Meditating: Definitely don’t need to speak about how beneficial this has been. Clear your mind and connect with yourself for a few minutes. Treat every moment like it could be your last. 

Showering: This may be obvious to some of you, but also something many people tend to underestimate. Starting your day off with showering goes a long way more than just cleansing your body. It’s a way to cleanse your mind by allowing the free flow of ideas & letting go of any residual thoughts.

Eating: DON’T SKIP BREAKFAST! I know damn well you’ve all heard this a million times before, yet still try to carry out a full day without breakfast. It’s extremely vital to eat a wholesome meal & to stay hydrated before setting out on adventuring. It sustains your energy levels & keeps the blood sugar level consistent. It also allows for your mind to stay well-nourished. 

To-do lists: This to me is one of the most structuring aspects of the morning routine. Setting out your objectives for the day. When you have a to-do list, you make yourself feel a little more responsible for the task at hand, because you have physical proof of it. Start off with simple things, such as making your bed, and tick that off at the very start of your day. It allows you to feel motivated considering you’ve already achieved a task for the day, and it’ll keep you boosting to want to tick off the rest.

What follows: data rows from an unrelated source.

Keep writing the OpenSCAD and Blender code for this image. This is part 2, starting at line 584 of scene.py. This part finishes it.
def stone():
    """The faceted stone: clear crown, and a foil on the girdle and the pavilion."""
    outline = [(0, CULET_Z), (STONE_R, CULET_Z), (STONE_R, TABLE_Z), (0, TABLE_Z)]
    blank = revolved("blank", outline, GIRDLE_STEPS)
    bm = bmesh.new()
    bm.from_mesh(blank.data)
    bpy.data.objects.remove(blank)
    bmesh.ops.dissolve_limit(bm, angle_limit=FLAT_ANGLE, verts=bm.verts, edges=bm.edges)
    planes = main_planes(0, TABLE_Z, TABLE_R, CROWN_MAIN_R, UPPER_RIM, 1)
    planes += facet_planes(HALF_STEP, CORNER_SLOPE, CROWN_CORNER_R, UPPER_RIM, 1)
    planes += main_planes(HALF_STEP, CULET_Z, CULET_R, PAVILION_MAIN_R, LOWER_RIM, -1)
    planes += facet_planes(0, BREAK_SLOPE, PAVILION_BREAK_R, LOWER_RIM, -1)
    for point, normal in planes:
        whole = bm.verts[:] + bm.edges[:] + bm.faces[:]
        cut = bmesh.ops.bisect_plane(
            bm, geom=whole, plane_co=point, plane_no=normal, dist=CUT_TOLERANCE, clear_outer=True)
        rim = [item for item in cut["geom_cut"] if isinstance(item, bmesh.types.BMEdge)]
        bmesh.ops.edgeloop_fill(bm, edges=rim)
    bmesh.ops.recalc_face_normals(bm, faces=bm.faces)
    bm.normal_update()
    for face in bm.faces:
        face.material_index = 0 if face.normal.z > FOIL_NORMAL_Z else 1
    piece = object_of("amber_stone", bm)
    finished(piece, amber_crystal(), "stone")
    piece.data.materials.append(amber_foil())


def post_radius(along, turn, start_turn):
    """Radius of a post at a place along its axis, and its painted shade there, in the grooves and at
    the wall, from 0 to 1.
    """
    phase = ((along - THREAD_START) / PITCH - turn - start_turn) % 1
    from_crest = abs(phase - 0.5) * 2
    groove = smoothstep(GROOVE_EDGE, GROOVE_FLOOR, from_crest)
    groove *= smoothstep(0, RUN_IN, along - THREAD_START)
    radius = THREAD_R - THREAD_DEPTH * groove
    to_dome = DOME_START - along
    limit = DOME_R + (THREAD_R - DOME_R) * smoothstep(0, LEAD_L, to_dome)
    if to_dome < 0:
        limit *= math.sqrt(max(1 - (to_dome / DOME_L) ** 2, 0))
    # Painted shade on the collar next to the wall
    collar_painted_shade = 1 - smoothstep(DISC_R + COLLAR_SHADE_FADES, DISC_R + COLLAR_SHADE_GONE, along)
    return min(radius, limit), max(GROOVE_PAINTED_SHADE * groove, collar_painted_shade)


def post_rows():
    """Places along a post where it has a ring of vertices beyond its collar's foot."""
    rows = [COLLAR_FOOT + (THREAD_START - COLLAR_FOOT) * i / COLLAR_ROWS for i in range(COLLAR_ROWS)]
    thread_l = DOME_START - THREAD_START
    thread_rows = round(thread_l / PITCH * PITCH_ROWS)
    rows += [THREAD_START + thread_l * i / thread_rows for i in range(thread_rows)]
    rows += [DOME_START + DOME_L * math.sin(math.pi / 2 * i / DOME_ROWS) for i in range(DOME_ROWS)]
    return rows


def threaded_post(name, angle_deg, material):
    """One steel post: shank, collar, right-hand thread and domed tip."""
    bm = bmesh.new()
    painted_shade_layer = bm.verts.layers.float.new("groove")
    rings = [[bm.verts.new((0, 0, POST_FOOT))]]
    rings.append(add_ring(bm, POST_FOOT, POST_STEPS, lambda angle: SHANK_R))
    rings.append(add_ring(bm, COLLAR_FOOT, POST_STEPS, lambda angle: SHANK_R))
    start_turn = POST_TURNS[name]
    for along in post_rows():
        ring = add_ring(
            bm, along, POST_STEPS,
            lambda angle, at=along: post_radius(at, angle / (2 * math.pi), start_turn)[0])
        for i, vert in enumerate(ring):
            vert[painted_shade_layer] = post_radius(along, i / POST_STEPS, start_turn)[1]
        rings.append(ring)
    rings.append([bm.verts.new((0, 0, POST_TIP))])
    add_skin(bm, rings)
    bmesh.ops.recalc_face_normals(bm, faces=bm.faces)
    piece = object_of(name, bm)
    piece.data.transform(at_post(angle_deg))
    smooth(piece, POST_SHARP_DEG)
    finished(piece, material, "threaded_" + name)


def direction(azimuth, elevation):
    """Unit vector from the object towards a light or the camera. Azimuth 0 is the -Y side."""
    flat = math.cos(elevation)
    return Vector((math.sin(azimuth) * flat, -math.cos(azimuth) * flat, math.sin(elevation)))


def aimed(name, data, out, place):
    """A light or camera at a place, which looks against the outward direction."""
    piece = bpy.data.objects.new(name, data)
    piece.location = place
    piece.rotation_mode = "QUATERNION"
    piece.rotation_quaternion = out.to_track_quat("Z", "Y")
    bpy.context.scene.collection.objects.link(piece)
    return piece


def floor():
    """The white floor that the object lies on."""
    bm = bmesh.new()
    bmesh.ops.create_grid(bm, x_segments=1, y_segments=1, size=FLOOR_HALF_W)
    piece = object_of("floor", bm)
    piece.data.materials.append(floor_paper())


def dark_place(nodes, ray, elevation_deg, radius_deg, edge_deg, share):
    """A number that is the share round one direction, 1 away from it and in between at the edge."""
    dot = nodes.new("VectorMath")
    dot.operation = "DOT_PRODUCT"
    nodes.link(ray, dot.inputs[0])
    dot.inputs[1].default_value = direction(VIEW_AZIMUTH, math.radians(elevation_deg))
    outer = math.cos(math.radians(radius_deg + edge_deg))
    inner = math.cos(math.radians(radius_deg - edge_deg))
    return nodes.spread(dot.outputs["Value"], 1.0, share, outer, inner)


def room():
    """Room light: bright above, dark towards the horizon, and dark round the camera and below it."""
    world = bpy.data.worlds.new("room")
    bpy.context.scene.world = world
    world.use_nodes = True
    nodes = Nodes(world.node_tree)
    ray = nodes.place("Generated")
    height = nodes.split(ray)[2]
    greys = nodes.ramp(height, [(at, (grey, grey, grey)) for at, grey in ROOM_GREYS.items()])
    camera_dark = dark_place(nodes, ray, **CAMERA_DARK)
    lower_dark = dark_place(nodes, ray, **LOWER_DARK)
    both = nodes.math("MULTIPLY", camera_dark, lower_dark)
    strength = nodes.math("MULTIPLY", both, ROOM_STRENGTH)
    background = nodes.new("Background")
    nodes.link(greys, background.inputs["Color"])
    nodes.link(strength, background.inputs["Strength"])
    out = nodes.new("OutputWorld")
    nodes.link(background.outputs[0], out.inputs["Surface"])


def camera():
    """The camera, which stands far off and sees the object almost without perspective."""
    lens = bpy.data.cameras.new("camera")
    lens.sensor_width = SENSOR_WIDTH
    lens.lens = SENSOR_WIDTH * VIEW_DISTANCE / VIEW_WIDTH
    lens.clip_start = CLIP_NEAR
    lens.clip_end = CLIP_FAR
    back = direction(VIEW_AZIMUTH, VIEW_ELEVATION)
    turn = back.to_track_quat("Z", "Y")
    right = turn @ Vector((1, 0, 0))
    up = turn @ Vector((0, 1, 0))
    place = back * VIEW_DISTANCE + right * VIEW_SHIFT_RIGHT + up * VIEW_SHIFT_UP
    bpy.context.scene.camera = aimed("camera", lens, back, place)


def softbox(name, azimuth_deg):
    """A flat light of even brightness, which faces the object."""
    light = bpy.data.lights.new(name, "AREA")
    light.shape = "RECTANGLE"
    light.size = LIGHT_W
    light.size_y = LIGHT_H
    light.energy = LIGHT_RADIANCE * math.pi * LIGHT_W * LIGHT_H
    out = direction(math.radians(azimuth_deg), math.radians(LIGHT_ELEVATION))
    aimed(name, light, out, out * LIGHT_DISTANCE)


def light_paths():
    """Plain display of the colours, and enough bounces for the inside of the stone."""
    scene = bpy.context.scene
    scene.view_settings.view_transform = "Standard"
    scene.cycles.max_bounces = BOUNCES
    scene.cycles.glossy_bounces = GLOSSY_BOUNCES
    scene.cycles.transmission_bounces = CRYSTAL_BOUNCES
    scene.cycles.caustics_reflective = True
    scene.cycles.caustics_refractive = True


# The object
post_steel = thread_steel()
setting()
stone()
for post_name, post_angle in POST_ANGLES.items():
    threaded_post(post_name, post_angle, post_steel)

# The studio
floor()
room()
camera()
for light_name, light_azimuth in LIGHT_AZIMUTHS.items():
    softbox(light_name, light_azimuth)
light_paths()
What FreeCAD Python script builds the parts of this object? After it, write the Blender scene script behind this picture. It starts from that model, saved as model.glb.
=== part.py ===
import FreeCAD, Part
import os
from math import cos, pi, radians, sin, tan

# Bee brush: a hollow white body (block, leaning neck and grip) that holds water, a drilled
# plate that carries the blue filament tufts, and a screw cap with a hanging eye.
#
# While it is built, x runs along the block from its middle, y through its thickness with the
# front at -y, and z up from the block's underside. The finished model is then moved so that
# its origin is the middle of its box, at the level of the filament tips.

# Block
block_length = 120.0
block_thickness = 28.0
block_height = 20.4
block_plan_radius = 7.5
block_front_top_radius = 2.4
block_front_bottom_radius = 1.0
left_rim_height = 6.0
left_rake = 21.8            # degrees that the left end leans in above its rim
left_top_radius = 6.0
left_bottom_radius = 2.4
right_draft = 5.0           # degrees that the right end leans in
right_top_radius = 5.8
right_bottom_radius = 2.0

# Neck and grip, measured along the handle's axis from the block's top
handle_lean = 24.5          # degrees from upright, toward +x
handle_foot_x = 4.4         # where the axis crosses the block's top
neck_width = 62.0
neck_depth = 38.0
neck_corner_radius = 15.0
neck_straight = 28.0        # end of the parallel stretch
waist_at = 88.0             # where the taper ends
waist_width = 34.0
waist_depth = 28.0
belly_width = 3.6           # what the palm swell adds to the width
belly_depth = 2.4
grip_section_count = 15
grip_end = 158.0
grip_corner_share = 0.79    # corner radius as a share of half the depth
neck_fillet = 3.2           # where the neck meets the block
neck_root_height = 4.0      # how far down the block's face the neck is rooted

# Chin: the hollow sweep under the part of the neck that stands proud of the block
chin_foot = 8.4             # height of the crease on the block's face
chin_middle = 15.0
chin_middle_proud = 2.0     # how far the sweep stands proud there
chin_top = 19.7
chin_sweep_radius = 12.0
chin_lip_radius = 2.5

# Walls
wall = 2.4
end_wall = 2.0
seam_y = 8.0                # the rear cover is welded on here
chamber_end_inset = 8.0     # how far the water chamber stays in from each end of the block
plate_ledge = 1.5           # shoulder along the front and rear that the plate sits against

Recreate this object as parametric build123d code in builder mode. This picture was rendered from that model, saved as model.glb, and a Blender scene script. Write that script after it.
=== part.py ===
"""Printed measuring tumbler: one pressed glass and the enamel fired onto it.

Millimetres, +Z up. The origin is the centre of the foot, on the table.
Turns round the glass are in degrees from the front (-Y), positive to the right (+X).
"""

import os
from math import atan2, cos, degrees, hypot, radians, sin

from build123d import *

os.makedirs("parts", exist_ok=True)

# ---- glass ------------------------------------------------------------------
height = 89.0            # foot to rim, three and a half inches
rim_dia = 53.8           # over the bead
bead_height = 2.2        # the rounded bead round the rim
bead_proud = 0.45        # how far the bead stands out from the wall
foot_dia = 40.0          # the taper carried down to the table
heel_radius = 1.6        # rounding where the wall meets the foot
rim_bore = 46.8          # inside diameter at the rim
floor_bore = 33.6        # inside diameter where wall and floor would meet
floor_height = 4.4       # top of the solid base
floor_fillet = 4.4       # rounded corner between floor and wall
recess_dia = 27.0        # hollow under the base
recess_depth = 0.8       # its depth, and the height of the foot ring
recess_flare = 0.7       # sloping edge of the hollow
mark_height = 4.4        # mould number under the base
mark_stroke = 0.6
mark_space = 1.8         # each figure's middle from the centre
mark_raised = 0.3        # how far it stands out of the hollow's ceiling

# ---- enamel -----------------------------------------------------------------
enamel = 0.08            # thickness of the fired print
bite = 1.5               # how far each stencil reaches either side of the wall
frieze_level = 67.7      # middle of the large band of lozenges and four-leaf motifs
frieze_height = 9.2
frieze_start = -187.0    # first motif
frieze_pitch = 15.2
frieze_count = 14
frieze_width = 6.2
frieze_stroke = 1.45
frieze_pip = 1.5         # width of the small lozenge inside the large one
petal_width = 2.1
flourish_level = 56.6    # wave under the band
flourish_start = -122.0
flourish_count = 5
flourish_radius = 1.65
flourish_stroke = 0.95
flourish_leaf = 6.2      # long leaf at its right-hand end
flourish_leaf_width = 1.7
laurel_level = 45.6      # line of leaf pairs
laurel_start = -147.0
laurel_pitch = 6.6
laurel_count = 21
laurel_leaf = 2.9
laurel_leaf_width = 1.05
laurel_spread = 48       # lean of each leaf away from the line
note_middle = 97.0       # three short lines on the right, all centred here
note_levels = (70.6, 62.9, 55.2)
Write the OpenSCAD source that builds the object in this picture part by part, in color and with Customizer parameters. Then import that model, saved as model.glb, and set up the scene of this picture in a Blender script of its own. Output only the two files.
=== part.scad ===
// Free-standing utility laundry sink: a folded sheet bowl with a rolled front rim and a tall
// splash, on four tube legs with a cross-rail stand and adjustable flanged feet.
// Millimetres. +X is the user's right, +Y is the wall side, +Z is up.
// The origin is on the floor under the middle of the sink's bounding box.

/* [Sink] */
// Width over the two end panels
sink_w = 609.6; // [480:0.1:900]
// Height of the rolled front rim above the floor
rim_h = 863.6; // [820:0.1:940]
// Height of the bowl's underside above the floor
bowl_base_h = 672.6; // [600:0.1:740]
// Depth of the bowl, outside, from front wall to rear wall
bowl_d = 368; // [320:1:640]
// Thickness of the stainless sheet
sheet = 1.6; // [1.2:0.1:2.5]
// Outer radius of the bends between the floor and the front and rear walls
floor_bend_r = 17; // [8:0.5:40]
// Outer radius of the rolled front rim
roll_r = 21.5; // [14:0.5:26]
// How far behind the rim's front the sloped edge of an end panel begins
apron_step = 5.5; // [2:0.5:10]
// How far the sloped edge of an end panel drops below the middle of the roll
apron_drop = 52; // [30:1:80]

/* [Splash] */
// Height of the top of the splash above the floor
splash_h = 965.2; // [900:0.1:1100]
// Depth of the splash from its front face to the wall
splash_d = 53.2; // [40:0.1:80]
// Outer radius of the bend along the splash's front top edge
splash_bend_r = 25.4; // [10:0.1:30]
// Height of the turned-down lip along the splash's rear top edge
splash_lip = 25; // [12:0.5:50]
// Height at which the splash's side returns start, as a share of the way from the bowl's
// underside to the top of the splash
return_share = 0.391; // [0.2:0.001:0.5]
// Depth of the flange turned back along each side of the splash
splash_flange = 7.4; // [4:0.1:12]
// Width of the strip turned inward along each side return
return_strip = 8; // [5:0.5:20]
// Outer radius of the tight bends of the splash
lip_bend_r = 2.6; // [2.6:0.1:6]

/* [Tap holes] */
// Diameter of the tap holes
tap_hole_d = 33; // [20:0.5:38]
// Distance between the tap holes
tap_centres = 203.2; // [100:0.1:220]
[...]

There are a lot of other helpful tricks that can help you achieve stupendous results on a daily basis. I’ve discussed some of the techniques I’ve found useful to me; writing, praying, meditating, showering, eating & setting up a to-do list. The aim is to figure out what combination works best for you, and keep consistent with it. After a week of this, you’ll feel the difference and get addicted to early mornings! 

Choose the latter, live as though everything is a miracle. Wake up with a smile on your face and feel grateful for having another beautiful day,then tell yourself you’re going to have a spectacular day. It won’t let you down ;).